Although OF was institutionalized as of the 1980s, its former lack of unity prevented it from competing with the dominant agricultural unionism. The development of AOCs (which were very closely linked to the dairy industry), and the concept of terroir, was used to assert France’s identity in increasingly globalized production and marketing systems. Facing this, OF has remained a niche, to which little has been devoted.
In Venus Bivar’s book, the story of post-war French agriculture brings together two intertwined stories, linked together by the public policies led by the State and the CAP after World War: a brutal intensification mandated by the State, which fueled opposition to and created the necessary conditions for developing OF as a ‘by-product’ of ‘agricultural modernization’. In the 1970s, these stories converged with environmentalism. Ten years later, organic farming became a complement to the agriculture industry, which has cultivated the illusion of authentic French agriculture.

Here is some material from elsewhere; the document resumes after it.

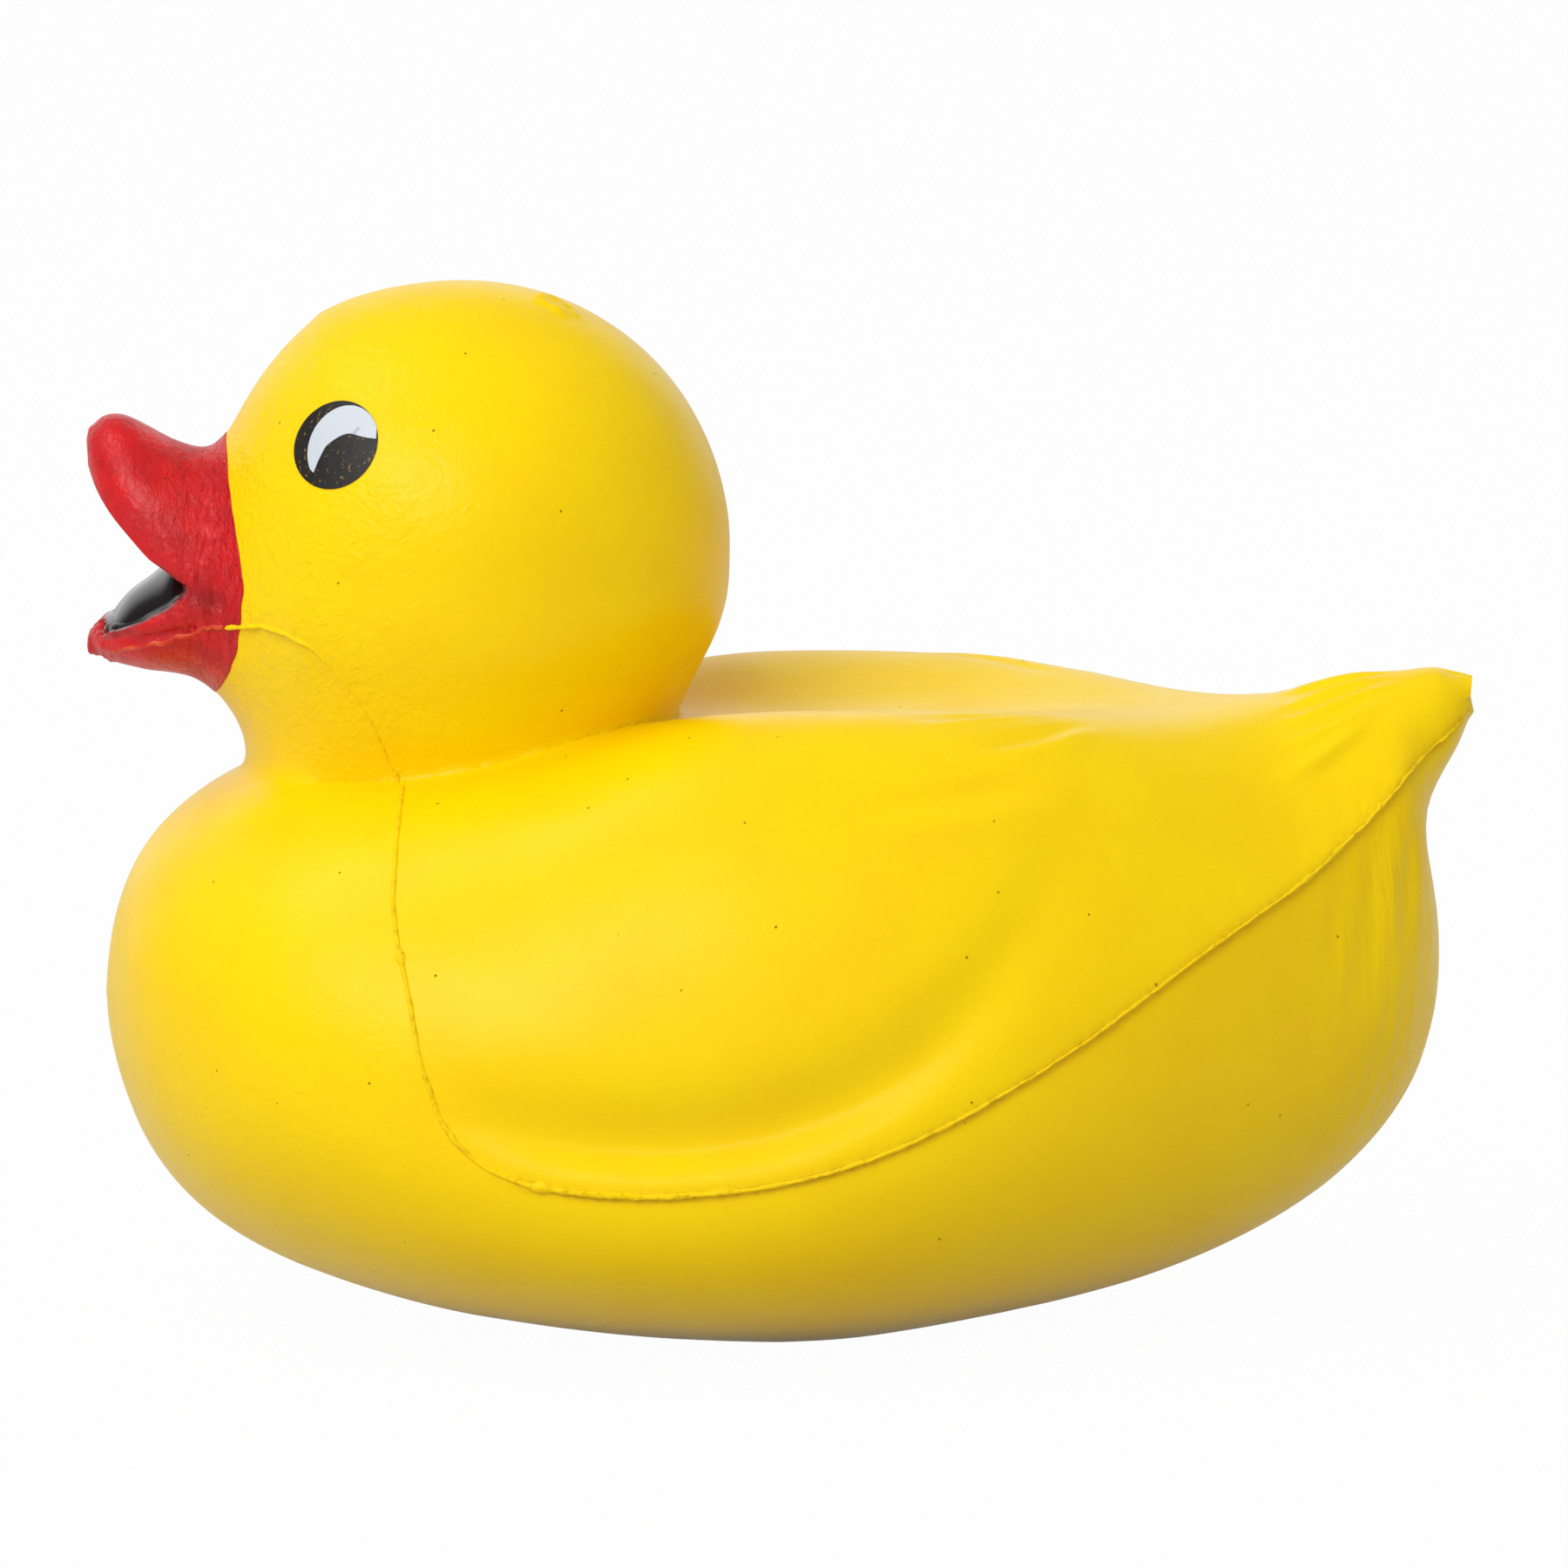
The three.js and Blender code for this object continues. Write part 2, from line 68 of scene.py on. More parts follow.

The French agricultural sector initially built its success with industrial cereals, then developed trust and exports with wine and dairy products under AOCs and quality signs. At the same time, the agribusiness sector has mastered products such as Camembert, Brie, foie gras, etc. OF has remained on the back burner. In many European countries, the scarcity of AOC and quality labels gave free rein to OF. In comparison, France devoted to it only 1/5th of what the Netherlands and half of what Austria did in the 1990s; the prevalence of the AOC and other signs of quality permanently slowed down OF from making its own coming into prevalence.
Venus Bivar didactically unites two trends in French agriculture, usually treated separately, yet both stemming from the “agricultural modernization”. Indeed, the brutal consolidation of the land, while (dis)favoring farmers, deemed (non-)viable, paved the way to conventional agriculture, and its “by-product", OF. Bivar’s archival work of the SAFERs (the linchpin of the State in this evolution), and the many first-hand testimonies, are both worthy and embody Bivar’s point. This (these) narrative(s) are without complacency with “agricultural modernization”, nor with is its reaction(nary alternative), OF, initially driven by an extreme-right wing ideology (which disappeared), and a conception of quality (which remained) opposed to synthetic chemicals used in conventional agriculture. On this point, Vénus Bivar’s book lacks to address the construction of food quality from a broader historical perspective than the post-war period. Indeed, before it already, a vast movement of industrialization (in the wine sector) aroused the construction of a quality (the terroir) in reaction, with the Appellation d’Origine Contrôlée, of which little is said in the book.
Venus Bivar, Organic Resistance. The Struggle over Industrial Farming in Postwar France, Chapel Hill, The University of North Carolina Press, 2018, 240 p.